Quantität oder Qualität? Schrumpfende oder wachsende Kirche? Jünger:innenschaft oder Mitgliedschaft? Diese Fragen tauchen oft in Diskussionen zwischen den Kirchen des Nordens und des Südens auf. Die Zukunft des globalen Christentums könnte durch einen Wandel hin zu einem stärkeren Fokus auf eine ganzheitliche Jünger:innenschaft und die Gesundheit des kirchlichen Dienstes geprägt werden, anstatt nur auf zahlenmäßiges Wachstum zu setzen. Ansonsten besteht die Gefahr, dass die Kirche in den Randgebieten wächst, während sie im Zentrum ausstirbt.
Historisch betrachtet war das Christentum stark mit Europa und später Nordamerika verbunden, also Bereichen, die oft als " weißer Westen" bezeichnet wurden. In den letzten Jahrzehnten hat sich das Zentrum des Christentums jedoch in den Globalen Süden verlagert, also in Regionen wie Lateinamerika, Afrika und Asien. Diese Verschiebung reflektiert nicht nur ein Wachstum der christlichen Bevölkerung in diesen Gebieten, sondern auch eine zunehmende Bedeutung und Eigenständigkeit dieser Kirchen.
Traditionell waren viele Kirchen eng mit den politischen Mächten ihrer Zeit verbunden, insbesondere während der Kolonialzeit. "Christenheit" bezeichnet diese Verschmelzung, bei der Kirche und staatliche Machtstrukturen zusammenarbeiten oder sogar als Einheit agieren. Der Globale Süden ist nun herausgefordert, sich von dieser historischen Last zu lösen, um nicht dieselben Fehler zu wiederholen und die Kirche als von politischen und kolonialen Einflüssen unabhängige Kraft zu etablieren.

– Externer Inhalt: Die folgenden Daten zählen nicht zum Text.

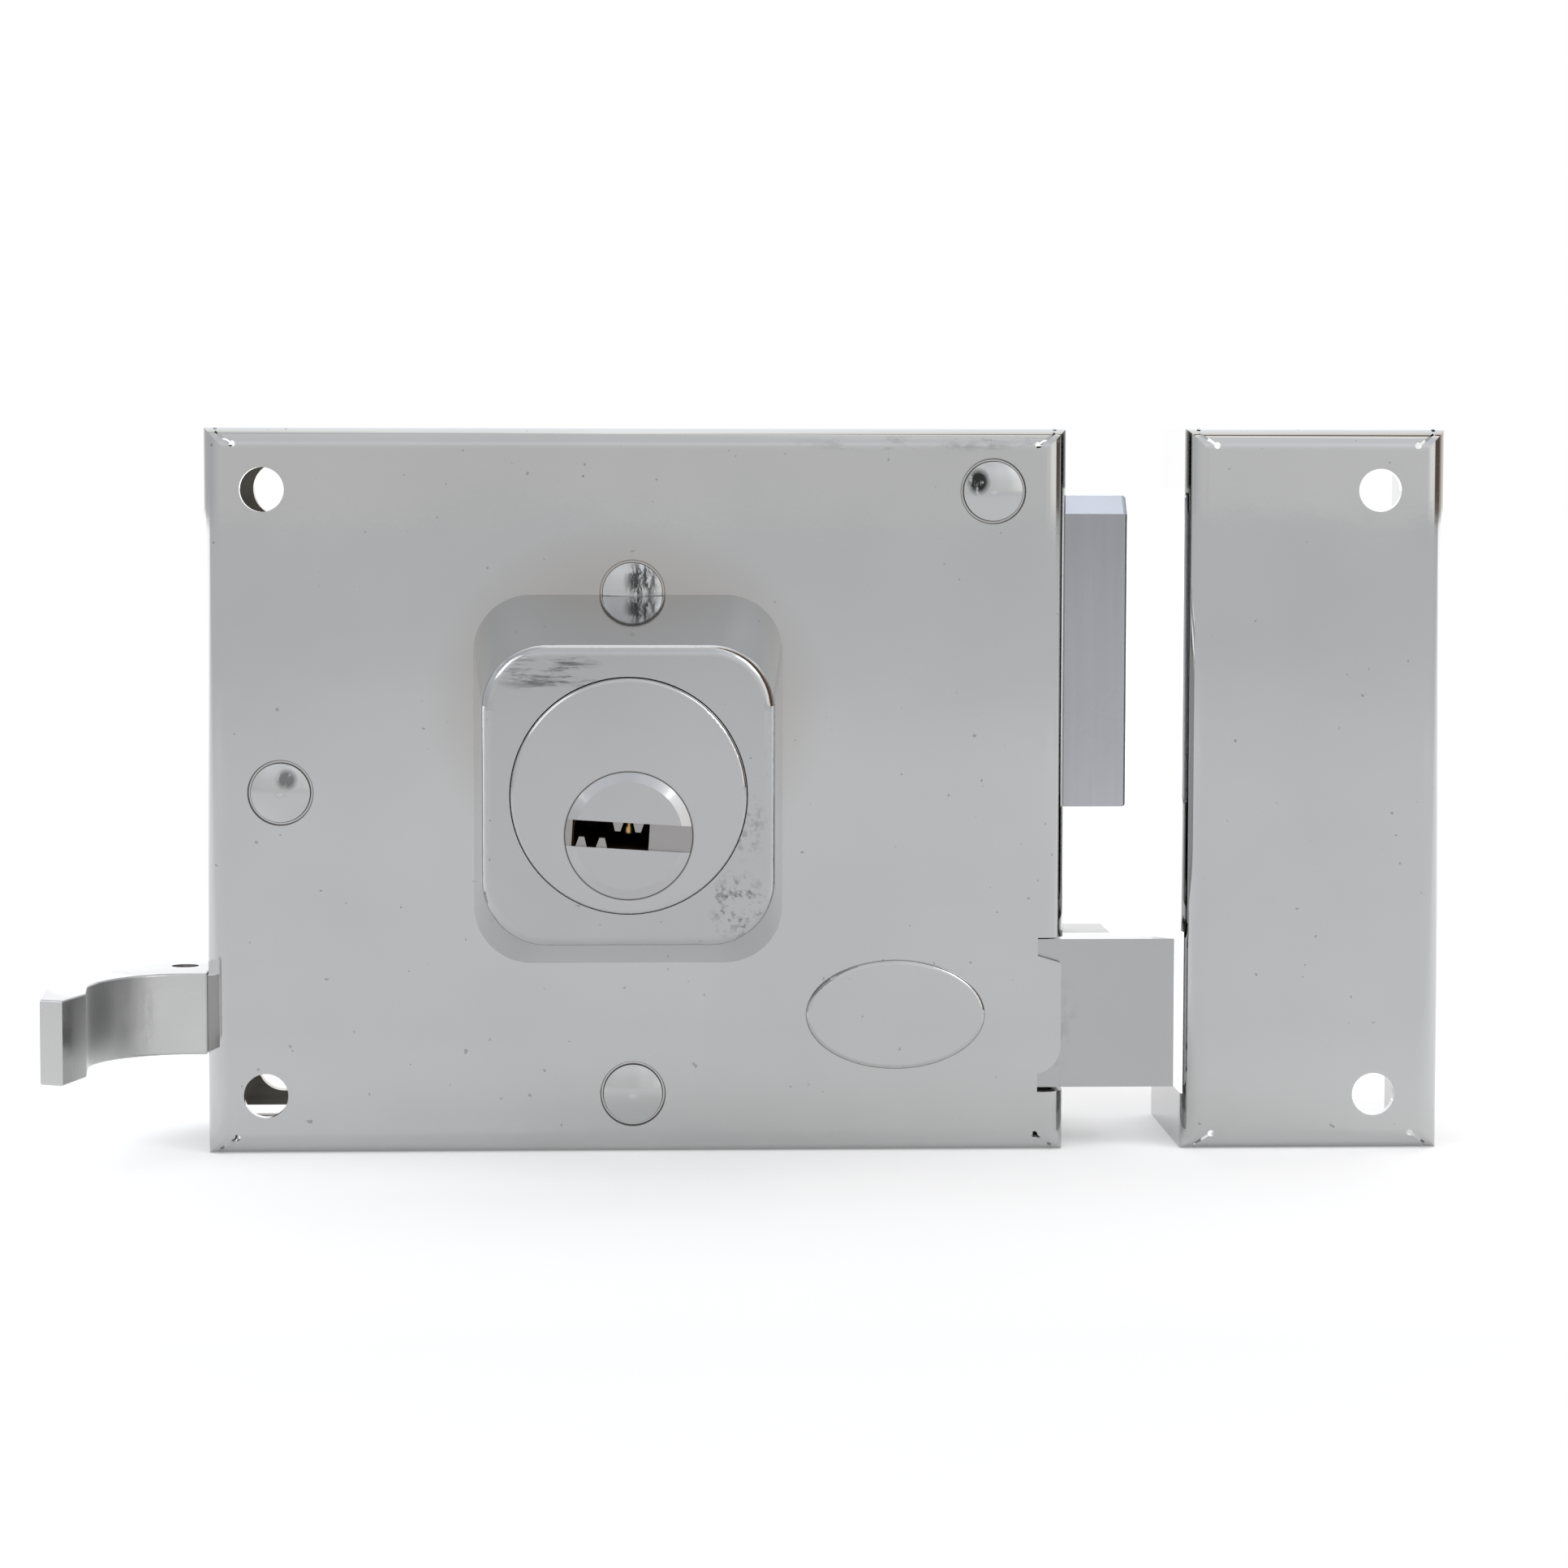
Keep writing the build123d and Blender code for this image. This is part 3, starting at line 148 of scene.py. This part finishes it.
class Shader(Nodes):
    """A procedural material: Principled BSDF with helpers for the nodes in front of it."""

    def __init__(self, name):
        self.mat = bpy.data.materials.new(name)
        self.mat.use_nodes = True
        super().__init__(self.mat.node_tree)
        self.bsdf = self.node("ShaderNodeBsdfPrincipled")
        self.link(self.bsdf.outputs[0], self.node("ShaderNodeOutputMaterial").inputs[0])
        coordinates = self.node("ShaderNodeTexCoord")
        self.where = coordinates.outputs["Object"]
        self.facing = coordinates.outputs["Normal"]

    def noise(self, scale, detail=3.0, rough=0.55, stretch=None):
        """Noise in object coordinates, which stretch multiplies for brushed or streaked looks."""
        tex = self.node("ShaderNodeTexNoise")
        if stretch:
            mapping = self.node("ShaderNodeMapping")
            mapping.inputs["Scale"].default_value = stretch
            self.link(self.where, mapping.inputs["Vector"])
            self.link(mapping.outputs[0], tex.inputs["Vector"])
        else:
            self.link(self.where, tex.inputs["Vector"])
        tex.inputs["Scale"].default_value = scale
        tex.inputs["Detail"].default_value = detail
        tex.inputs["Roughness"].default_value = rough
        return tex.outputs["Fac"]

    def bump(self, height, depth, strength=1.0, below=None):
        """The normal of a relief of that depth, on top of the normal below."""
        made = self.node("ShaderNodeBump")
        made.inputs["Strength"].default_value = strength
        made.inputs["Distance"].default_value = depth
        self.link(height, made.inputs["Height"])
        if below is not None:
            self.link(below, made.inputs["Normal"])
        return made.outputs[0]

    def beyond(self, axis, start, end):
        """0 where that coordinate is before start, rising to 1 at end."""
        made = self.node("ShaderNodeMapRange")
        self.link(self.split(self.where)[axis], made.inputs[0])
        made.inputs[1].default_value = start
        made.inputs[2].default_value = end
        return made.outputs[0]

    def near(self, centre, reach):
        """1 at a centre, fading to 0 at the edge of an ellipsoid of that reach round it."""
        away = self.vector("DIVIDE", self.vector("SUBTRACT", self.where, centre), reach)
        return self.math("SUBTRACT", 1.0, self.length(away), clamp=True)

    def ring(self, centre, inner, outer, soft):
        """1 between two radii round an axis along Y through centre, fading over soft beyond them."""
        away = self.vector("MULTIPLY", self.vector("SUBTRACT", self.where, centre), (1, 0, 1))
        off_middle = self.math(
            "ABSOLUTE", self.math("SUBTRACT", self.length(away), (inner + outer) / 2)
        )
        past = self.math("SUBTRACT", off_middle, (outer - inner) / 2)
        return self.math("SUBTRACT", 1.0, self.math("DIVIDE", past, soft), clamp=True)

    def finish(self, colour, rough, normal=None, metal=1.0):
        self.feed(self.bsdf.inputs["Base Color"], colour)
        self.feed(self.bsdf.inputs["Roughness"], rough)
        self.bsdf.inputs["Metallic"].default_value = metal
        if normal is not None:
            self.link(normal, self.bsdf.inputs["Normal"])
        return self.mat


# Materials

GRIME = (0.06, 0.045, 0.035)
# Colour of a brown film that is partly real brown dirt and partly painted shade.
BROWN_FILM_AND_SHADE = (0.84, 0.78, 0.72)
GRIME_ROUGHNESS = 0.5
# The next three constants serve real stains and also patches of painted reflection, light and shade.
STAIN_AND_LIGHT_ROUGHNESS = 0.42
STAIN_AND_LIGHT_GAIN = 2.2         # how fast a stain grows to its full strength from its edge
STAIN_AND_LIGHT_SOFTNESS = 0.12    # width of the soft edges of its marks, in the noise's value
FILM_AND_SHADE_GAIN = 3.0
PIT_SHARE = 0.66         # colour of a pit, as a share of the metal's colour
PIT_DEPTH = 0.00001
PIT_STRENGTH = 0.5
FINE_RIPPLE = 0.0000016
LINE_DEPTH = 0.000004
LINE_DARK = 0.12         # how much darker and lighter than the metal brushed lines are
LINE_LIGHT = 0.08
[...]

Neudefinition im eigenen Kontext
Die Kirche im Globalen Norden wurde oft von Strukturen geprägt, die bestimmte Privilegien aufrechterhielten und mit Diskriminierung einhergingen. Beispiele sind rassistische und geschlechtsspezifische Hierarchien, die in Kirche und Gesellschaft verankert sind. Diese Strukturen führten oft zu Entfremdung und Abwendung vieler Gläubigen. Kirchen im Süden haben die Möglichkeit, sich bewusst für Inklusivität und Gleichheit zu entscheiden und damit eine attraktivere und gerechtere Gemeinschaft zu schaffen.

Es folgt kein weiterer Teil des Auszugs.